How does the data below read from its first line through the line containing "wasm.setup();"? Print those lines exactly.

-- Start --

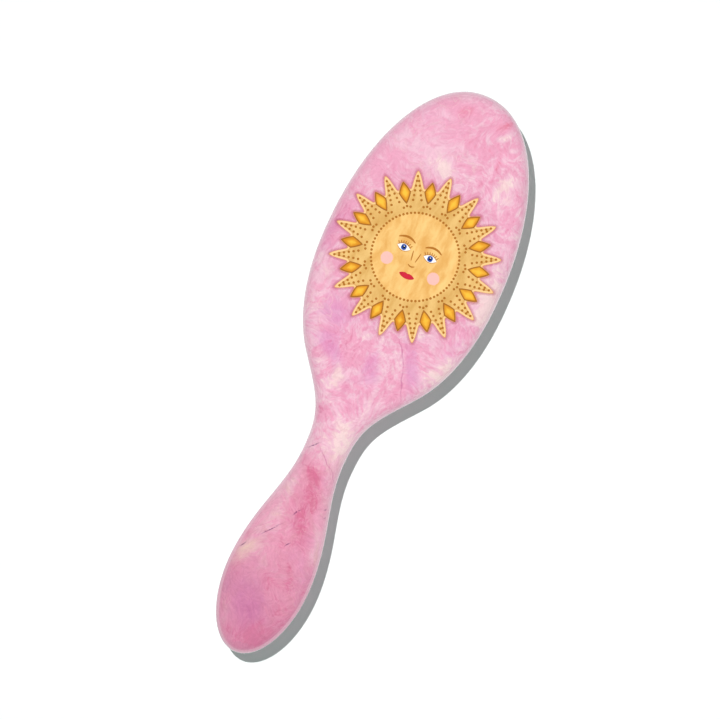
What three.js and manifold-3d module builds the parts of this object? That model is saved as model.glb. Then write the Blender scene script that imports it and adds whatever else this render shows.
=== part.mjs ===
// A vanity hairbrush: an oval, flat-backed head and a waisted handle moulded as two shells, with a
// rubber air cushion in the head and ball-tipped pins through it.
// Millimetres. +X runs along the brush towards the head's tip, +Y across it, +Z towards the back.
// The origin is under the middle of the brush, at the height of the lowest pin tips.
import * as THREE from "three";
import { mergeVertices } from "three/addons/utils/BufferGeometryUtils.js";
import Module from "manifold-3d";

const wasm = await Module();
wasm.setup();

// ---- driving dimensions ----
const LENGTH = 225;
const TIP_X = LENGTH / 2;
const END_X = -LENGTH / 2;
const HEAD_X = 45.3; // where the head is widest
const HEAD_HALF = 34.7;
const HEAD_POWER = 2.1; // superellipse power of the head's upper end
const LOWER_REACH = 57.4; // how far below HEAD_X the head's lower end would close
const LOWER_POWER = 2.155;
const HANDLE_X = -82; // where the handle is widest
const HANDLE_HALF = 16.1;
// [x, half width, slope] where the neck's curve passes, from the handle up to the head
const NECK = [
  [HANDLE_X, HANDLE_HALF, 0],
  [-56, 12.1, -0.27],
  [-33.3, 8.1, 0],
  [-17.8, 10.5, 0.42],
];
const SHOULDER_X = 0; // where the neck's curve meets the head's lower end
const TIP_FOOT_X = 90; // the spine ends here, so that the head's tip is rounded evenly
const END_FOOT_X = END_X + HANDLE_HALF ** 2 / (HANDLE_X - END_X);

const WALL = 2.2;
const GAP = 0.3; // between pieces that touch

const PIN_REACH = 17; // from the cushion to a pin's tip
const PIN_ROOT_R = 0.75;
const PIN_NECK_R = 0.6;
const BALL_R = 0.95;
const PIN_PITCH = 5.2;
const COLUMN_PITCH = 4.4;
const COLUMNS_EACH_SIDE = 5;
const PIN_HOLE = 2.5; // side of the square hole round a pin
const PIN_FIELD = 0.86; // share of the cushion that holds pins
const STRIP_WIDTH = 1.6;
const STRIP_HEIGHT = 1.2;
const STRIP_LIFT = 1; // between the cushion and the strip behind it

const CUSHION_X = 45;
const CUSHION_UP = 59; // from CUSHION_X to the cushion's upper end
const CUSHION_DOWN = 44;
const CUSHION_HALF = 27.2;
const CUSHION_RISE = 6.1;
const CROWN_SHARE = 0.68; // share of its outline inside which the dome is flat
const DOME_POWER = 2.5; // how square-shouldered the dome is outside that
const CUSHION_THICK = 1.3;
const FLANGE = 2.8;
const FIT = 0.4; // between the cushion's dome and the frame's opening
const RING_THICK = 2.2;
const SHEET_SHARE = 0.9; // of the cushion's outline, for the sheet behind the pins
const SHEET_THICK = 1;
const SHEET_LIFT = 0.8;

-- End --

__The reply__:
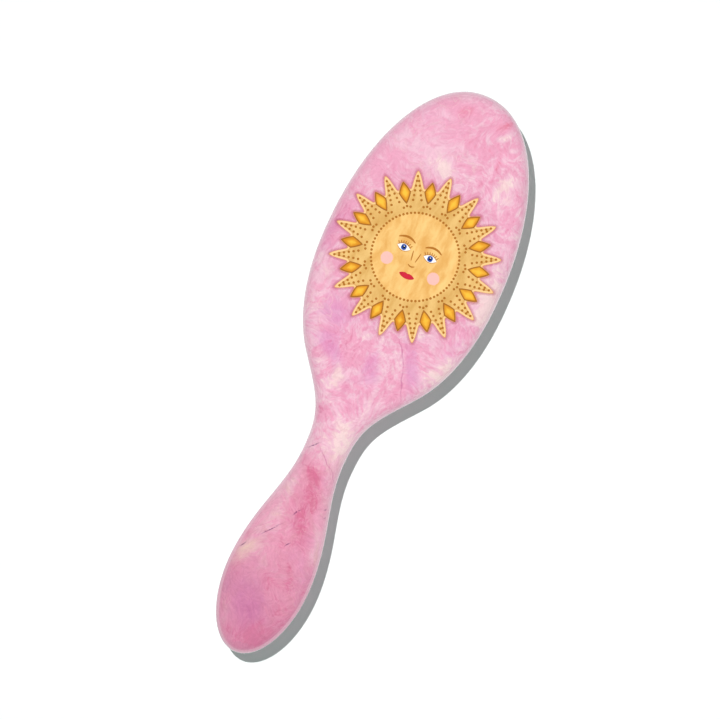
What three.js and manifold-3d module builds the parts of this object? That model is saved as model.glb. Then write the Blender scene script that imports it and adds whatever else this render shows.
=== part.mjs ===
// A vanity hairbrush: an oval, flat-backed head and a waisted handle moulded as two shells, with a
// rubber air cushion in the head and ball-tipped pins through it.
// Millimetres. +X runs along the brush towards the head's tip, +Y across it, +Z towards the back.
// The origin is under the middle of the brush, at the height of the lowest pin tips.
import * as THREE from "three";
import { mergeVertices } from "three/addons/utils/BufferGeometryUtils.js";
import Module from "manifold-3d";

const wasm = await Module();
wasm.setup();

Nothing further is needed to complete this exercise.